Other benefits of QE include:
- it attracts foreign capital into domestic equity and bond markets
- reduces exchange rate volatility
- promotes easier monetary policies in other countries and
- produces signals that the central bank will remain committed to price stability without serious concern for financial and economic stability
QE can create asset bubbles, especially where the money supply and credit creation increases too quickly – e.g., housing price bubbles, stock market bubbles, and other types of frothy market price increases as a result of QE’s expansion.
QE may lead to misallocation of capital from productive investment toward things that are heavily speculative.
In other words, financial wealth can increase faster than real wealth, which brings with it its own problems.
Moreover, how that wealth is distributed tends to be highly unequal because the holdings of financial assets tend to be concentrated among smaller sets of the population. For example, it’s not uncommon for just 10 percent of the population to hold more than 90 percent of all financial wealth.

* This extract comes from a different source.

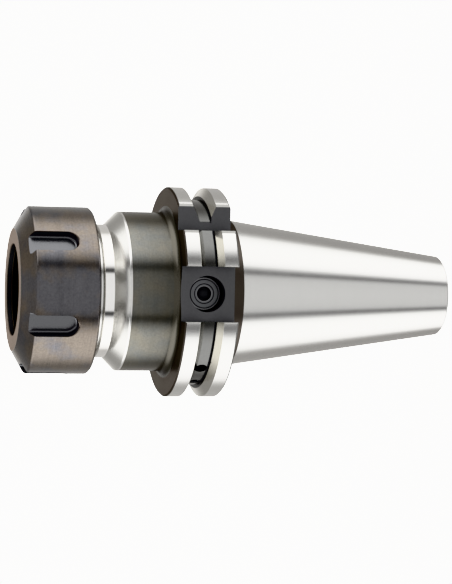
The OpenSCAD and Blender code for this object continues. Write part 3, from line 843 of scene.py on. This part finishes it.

So despite the positive effects on the labor market and income, it can drive wealth inequality, which can feed into social and political disruptions and other internal conflicts.
QE is also used when central banks want to encourage borrowers who might not be in a position to borrow or would otherwise be creditworthy borrowers. The central bank lacks the macroprudential tools to cut down on risk in specific pockets that could produce systemic risk.
QE can also create currency depreciation. This isn’t bad on its own, but it can act as a discreet tax, increase inflation, and make imports more expensive.
QE can create moral hazard if borrowers over-borrow because they know the central bank will buy their debt via QE.
In other words, there isn’t a healthy fear of risk, so the skew becomes inappropriately asymmetric.
QE has market limits for how deep it can go before yields are overly compressed or sensitive areas start getting crowded out by excessive bond buying (e.g., Swiss government bonds within the Eurozone).
QT’s effectiveness depends on the state of the economy when tapering begins.